Claiming credit for restraining the more right-wing instincts of his Tory coalition partners, Mr Clegg said Lib Dems have waged an “endless battle” in government, fighting “tooth and nail” to block policies which they found unacceptable, such as inheritance tax cuts, “fire at will” employment laws, regional pay for the public sector and ditching the Human Rights Act.
“What do you think Britain would look like today if the Tories had been alone in Whitehall for the last three years?” he asked.
“What would have happened without Liberal Democrats in this government?”
Although he and Prime Minister David Cameron “try and seek compromise”, he said, “sometimes compromise and agreement isn’t possible and you just have to say No.”
Voters don’t relish prospect of second hung parliament
Only one in ten voters would prefer the next General Election to result in another coalition government, a poll has found as Nick Clegg sought to convince voters it was in the country’s best interests.
More than two thirds (67 per cent) would prefer to see an outright victory by one party.
Even if the election does result in another hung parliament, more than half (51 per cent) would rather see the largest party rule as a minority administration than another power-share, the ComRes poll for ITV showed.
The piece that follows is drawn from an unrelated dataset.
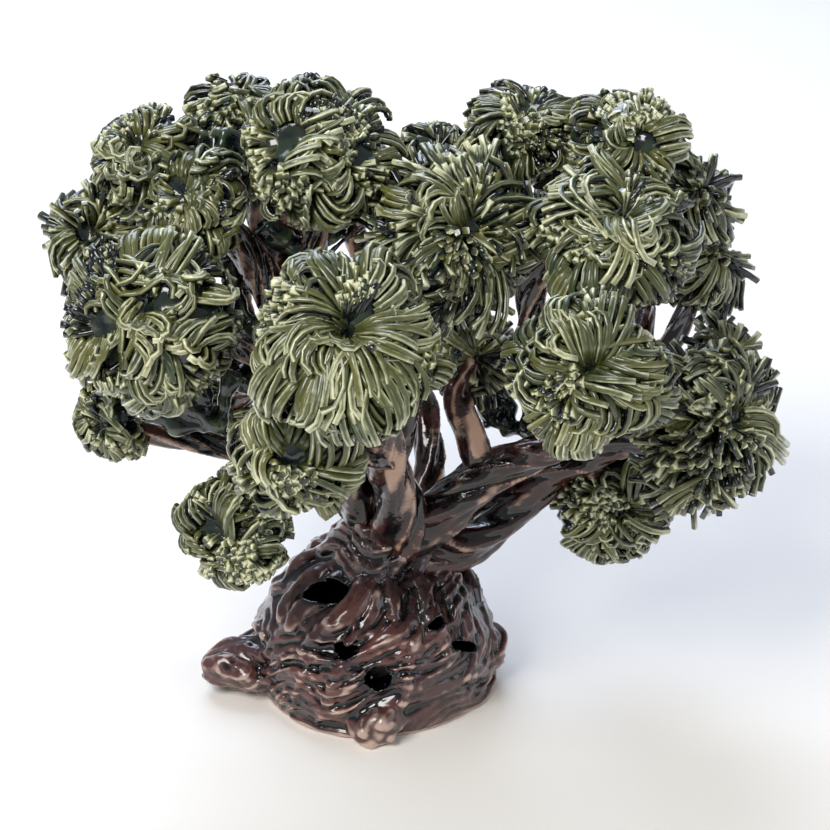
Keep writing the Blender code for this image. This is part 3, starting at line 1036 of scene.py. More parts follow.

Voters gave a resoundingly negative verdict on the Lib Dems’ contribution to the coalition, with almost twice as many (46 per cent) disagreeing that it had been “good for the country” as agreeing (24 per cent).
Most (51 per cent) also said the Conservatives had benefited more from the power-sharing deal – although that is down ten points since two years ago.
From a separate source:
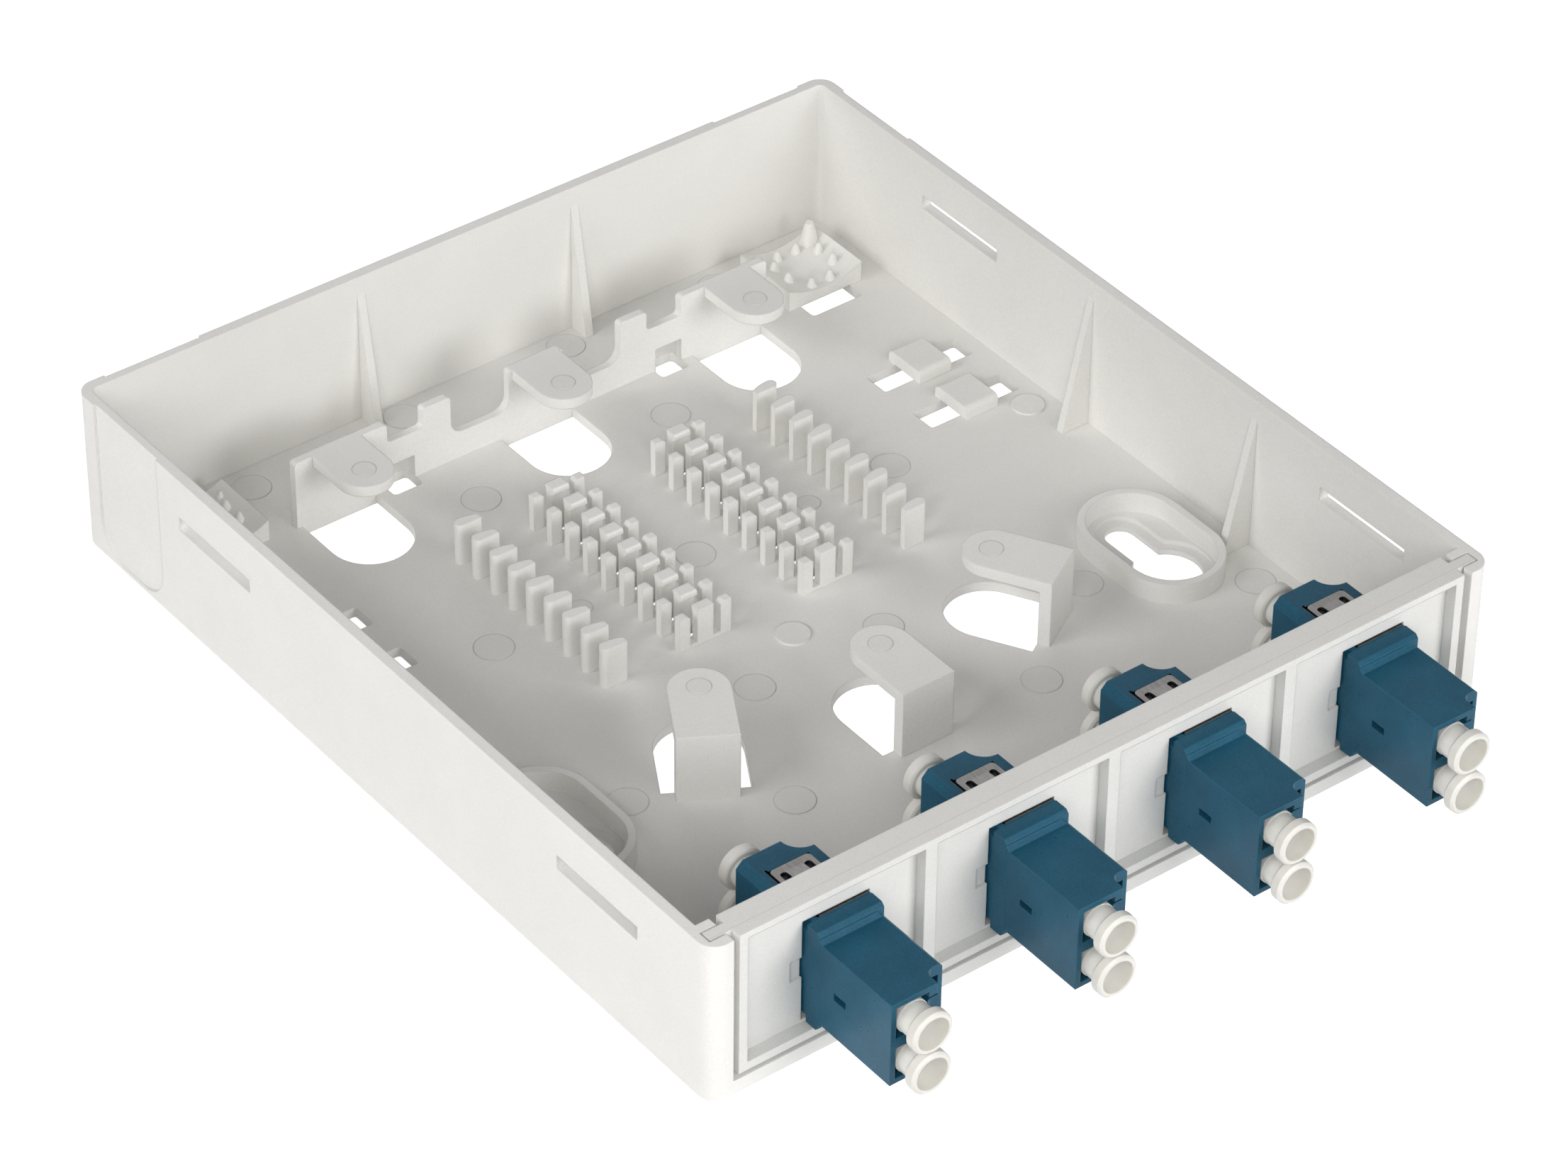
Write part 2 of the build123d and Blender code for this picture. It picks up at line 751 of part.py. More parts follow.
clip_width = body_width - clip_inset_left - clip_inset_right
clip_left_x = -body_width / 2 + clip_inset_left
clip_x = clip_left_x + clip_width / 2
clip_plane = Plane.XZ.offset(-clip_front_y)
pocket_depth = clip_thick + clip_pocket_clearance
left_middle = (Align.MIN, Align.CENTER)

with BuildPart() as rear_shell:
    with BuildSketch(joint_plane):
        with Locations((0, adapter_z)):
            Rectangle(body_width, rear_body_height)
    extrude(amount=-rear_reach)
    left_edges = rear_shell.edges().filter_by(Axis.Y).group_by(Axis.X)[0]
    chamfer(left_edges, rear_edge_chamfer)

    # Round notches at the rear right corners
    notch_depth = (rear_body_height - front_body_height) / 2
    for half in (-1, 1):
        with BuildSketch(Plane.XY.offset(adapter_z + half * rear_body_height / 2)):
            with Locations((body_width / 2, joint_y + rear_reach)):
                Circle(rear_notch_radius)
        extrude(amount=-half * notch_depth, mode=Mode.SUBTRACT)

    # Plug cavities with their latch slots
    with BuildSketch(tail_plane):
        for port_z in port_zs:
            with Locations((port_shift, port_z)):
                Rectangle(port_size, port_size)
            with Locations((port_right_x, port_z)):
                Rectangle(latch_length, latch_height, align=(Align.MIN, Align.CENTER))
    extrude(amount=rear_reach - web_thick, mode=Mode.SUBTRACT)

    # Clip pocket round the right side, with leaf pockets on the top and the bottom
    with BuildSketch(clip_plane):
        with Locations((clip_left_x - clip_pocket_clearance, adapter_z)):
            Rectangle(body_width, rear_body_height, align=left_middle)
        with Locations((clip_left_x - clip_pocket_clearance, adapter_z)):
            Rectangle(
                body_width - clip_inset_left + clip_pocket_clearance - pocket_depth,
                rear_body_height - 2 * pocket_depth, align=left_middle, mode=Mode.SUBTRACT,
            )
    extrude(amount=-(clip_strap_length + clip_pocket_clearance), mode=Mode.SUBTRACT)
    with BuildSketch(clip_plane):
        with Locations((clip_x, adapter_z)):
            Rectangle(clip_width + 2 * clip_pocket_clearance, rear_body_height)
            Rectangle(
                clip_width + 2 * clip_pocket_clearance, rear_body_height - 2 * pocket_depth,
                mode=Mode.SUBTRACT,
            )
    extrude(amount=-(clip_length + clip_pocket_clearance), mode=Mode.SUBTRACT)

    # Seat of the sleeve holder
    with BuildSketch(joint_plane):
        with Locations((port_shift, adapter_z)):
            Rectangle(holder_flange_width, holder_flange_height)
    extrude(amount=-holder_flange_thick / 2, mode=Mode.SUBTRACT)
    with BuildSketch(joint_plane):
        for port_z in port_zs:
            with Locations((port_shift, port_z)):
                Circle(holder_tube_diameter / 2 + holder_fit)
    extrude(amount=-web_thick, mode=Mode.SUBTRACT)

slot_front_y = plate_rear_y + clip_tongue_gap
slot_rear_y = clip_rear_y - clip_slot_setback
tongue_width = clip_slot_spacing - clip_slot_width

with BuildPart() as spring_clip:
    with BuildSketch(clip_plane):
        with Locations((clip_left_x, adapter_z)):
            Rectangle(body_width - clip_inset_left, rear_body_height, align=left_middle)
            Rectangle(
                body_width - clip_inset_left - clip_thick, rear_body_height - 2 * clip_thick,
                align=left_middle, mode=Mode.SUBTRACT,
            )
    extrude(amount=-clip_strap_length)
    with BuildSketch(clip_plane):
        with Locations((clip_x, adapter_z)):
            Rectangle(clip_width, rear_body_height)
            Rectangle(clip_width, rear_body_height - 2 * clip_thick, mode=Mode.SUBTRACT)
    extrude(amount=-clip_length)

    # Opening for the tongue with its two slots
    with BuildSketch(Plane.XY.offset(adapter_z)):
        with Locations((clip_x, slot_front_y)):
            Rectangle(
                clip_slot_spacing + clip_slot_width, slot_rear_y - slot_front_y,
                align=(Align.CENTER, Align.MIN),
            )
    extrude(amount=rear_body_height, both=True, mode=Mode.SUBTRACT)

    # Tongues that bear on the rear of the plate
    with BuildSketch(Plane.YZ.offset(clip_x)):
        for half in (-1, 1):
            leaf_z = adapter_z + half * rear_body_height / 2
            with BuildLine():
                Polyline(
                    (slot_rear_y, leaf_z),
                    (slot_rear_y, leaf_z - half * clip_thick),
                    (slot_front_y, leaf_z + half * (clip_tongue_rise - clip_thick)),
                    (slot_front_y, leaf_z + half * clip_tongue_rise),
                    close=True,
                )
            make_face()
    extrude(amount=tongue_width / 2, both=True)

with BuildPart() as sleeve_holder:
    with BuildSketch(joint_plane):
        with Locations((port_shift, adapter_z)):
            Rectangle(holder_flange_width, holder_flange_height)
    extrude(amount=holder_flange_thick / 2, both=True)
    with BuildSketch(joint_plane):
        for port_z in port_zs:
            with Locations((port_shift, port_z)):
                Circle(holder_tube_diameter / 2)
    extrude(amount=holder_tube_length / 2, both=True)
    with BuildSketch(joint_plane):
        for port_z in port_zs:
            with Locations((port_shift, port_z)):
                Circle(sleeve_bore / 2)
    extrude(amount=holder_tube_length / 2, both=True, mode=Mode.SUBTRACT)
    with BuildSketch(joint_plane):
        for port_z in port_zs:
            with Locations((port_shift, port_z)):
                Circle(holder_tube_bore / 2)
    extrude(amount=holder_tube_length / 2 - bore_lip, both=True, mode=Mode.SUBTRACT)

# Split alignment sleeve on the joint plane, centred on its own axis
with BuildPart() as ceramic_sleeve:
    with BuildSketch(Plane.XZ):
        Circle(sleeve_diameter / 2)
        Circle(sleeve_bore / 2, mode=Mode.SUBTRACT)
        Rectangle(sleeve_diameter, sleeve_slit, align=left_middle, mode=Mode.SUBTRACT)
    extrude(amount=sleeve_length / 2, both=True)

# Dust cap pointing to the front, its stem starting at the mouth of the port
cap_flange_radius = cap_flange_diameter / 2
cap_rim_y = -cap_neck_length - cap_flange_length

with BuildPart() as dust_cap:
    with BuildSketch() as cap_profile:
        with BuildLine():
            Polyline(
                (0, cap_rim_y + cap_cup_depth),
                (cap_cup_diameter / 2 - cap_rim_bevel, cap_rim_y + cap_cup_depth),
                (cap_cup_diameter / 2, cap_rim_y),
                (cap_flange_radius, cap_rim_y),
                (cap_flange_radius, -cap_neck_length),
                (cap_neck_diameter / 2, -cap_neck_length),
                (cap_neck_diameter / 2, 0),
                (cap_stem_diameter / 2, 0),
                (cap_stem_diameter / 2, cap_stem_length),
                (cap_bore_diameter / 2, cap_stem_length),
                (cap_bore_diameter / 2, cap_stem_length - cap_bore_depth),
                (0, cap_stem_length - cap_bore_depth),
                close=True,
            )
        make_face()
        flange_corners = cap_profile.vertices().group_by(Axis.X)[-1]
        chamfer(flange_corners, cap_rim_bevel)
    revolve(axis=Axis.Y)

nose_y = joint_y - front_reach
tail_y = joint_y + rear_reach

for number in range(1, adapter_count + 1):
    x = field_x(number) + adapter_shift
    pieces = {
        "adapter_front_shell": (front_shell, Location((x, 0, 0))),
        "adapter_rear_shell": (rear_shell, Location((x, 0, 0))),
        "spring_clip": (spring_clip, Location((x, 0, 0))),
        "sleeve_holder": (sleeve_holder, Location((x, 0, 0))),
    }
    for height_name, port_z in zip(("upper", "lower"), port_zs):
        port_x = x + port_shift
        sleeve_place = Location((port_x, joint_y, port_z))
        front_place = Location((port_x, nose_y, port_z))
        rear_place = Location((port_x, tail_y, port_z), (0, 0, 180))
        pieces[f"ceramic_sleeve_{height_name}"] = (ceramic_sleeve, sleeve_place)
        pieces[f"cap_front_{height_name}"] = (dust_cap, front_place)
        pieces[f"cap_rear_{height_name}"] = (dust_cap, rear_place)
    for name, (piece, place) in pieces.items():
        placed = piece.part.moved(place)
        placed.label = f"{name}_{number}"
        export_step(placed, f"parts/{placed.label}.step")
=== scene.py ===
import json
import math

import bmesh
import bpy
from mathutils import Matrix, Vector

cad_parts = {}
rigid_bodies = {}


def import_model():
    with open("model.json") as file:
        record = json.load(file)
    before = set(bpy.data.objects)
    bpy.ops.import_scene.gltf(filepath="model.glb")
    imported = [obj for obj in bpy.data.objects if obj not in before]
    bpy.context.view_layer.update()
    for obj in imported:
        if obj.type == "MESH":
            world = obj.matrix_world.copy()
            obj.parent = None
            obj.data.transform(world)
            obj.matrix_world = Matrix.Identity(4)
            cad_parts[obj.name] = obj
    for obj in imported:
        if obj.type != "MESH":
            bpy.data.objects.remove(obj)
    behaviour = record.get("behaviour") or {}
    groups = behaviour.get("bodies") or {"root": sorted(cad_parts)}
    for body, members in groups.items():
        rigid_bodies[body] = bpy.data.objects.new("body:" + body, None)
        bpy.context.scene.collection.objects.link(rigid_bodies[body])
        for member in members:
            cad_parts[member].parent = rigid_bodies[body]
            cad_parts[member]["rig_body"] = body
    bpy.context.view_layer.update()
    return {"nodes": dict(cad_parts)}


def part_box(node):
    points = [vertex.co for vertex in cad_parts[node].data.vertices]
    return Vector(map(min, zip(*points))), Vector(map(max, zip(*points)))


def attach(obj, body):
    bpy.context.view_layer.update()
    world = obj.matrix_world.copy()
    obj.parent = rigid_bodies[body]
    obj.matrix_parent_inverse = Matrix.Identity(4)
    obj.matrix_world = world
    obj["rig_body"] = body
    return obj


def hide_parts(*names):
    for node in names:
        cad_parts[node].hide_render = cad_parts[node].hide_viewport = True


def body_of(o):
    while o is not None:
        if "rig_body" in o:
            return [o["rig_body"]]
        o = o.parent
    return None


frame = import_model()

mm = 0.001
nodes = frame["nodes"]
print("frame loaded:", len(nodes), "nodes")

# Noise crowds round its middle, so only this part of its range is spread out
noiseSpan = (0.3, 0.7)
mottleSpan = (0.35, 0.65)
fineDetail = 2.0    # octaves of the finest noises, such as grain and speckle
edgeSamples = 4


# Helpers for the materials
def newMaterial(name):
    mat = bpy.data.materials.new(name)
    mat.use_nodes = True
    tree = mat.node_tree
    coord = tree.nodes.new("ShaderNodeTexCoord")
    return mat, tree, tree.nodes["Principled BSDF"], coord.outputs["Object"]


def addNoise(tree, coords, scale, detail=3.0, roughness=0.55):
    noise = tree.nodes.new("ShaderNodeTexNoise")
    noise.inputs["Scale"].default_value = scale
    noise.inputs["Detail"].default_value = detail
    noise.inputs["Roughness"].default_value = roughness
    tree.links.new(coords, noise.inputs["Vector"])
    return noise.outputs["Fac"]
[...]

Nor has the public been persuaded yet by the Lib Dems’ efforts to push the message that they have acted as a brake on Tory policy, with voters disagreeing by 32 per cent to 30 per cent that they had “reined in the worst excesses of the Conservative Party”.
While Mr Clegg has been at pains not to indicate any preference of coalition partner should one be required in 2015, the few voters who express a preference lean by a slim margin towards another tie up with the Tories (29 per cent) rather than with Labour (26 per cent).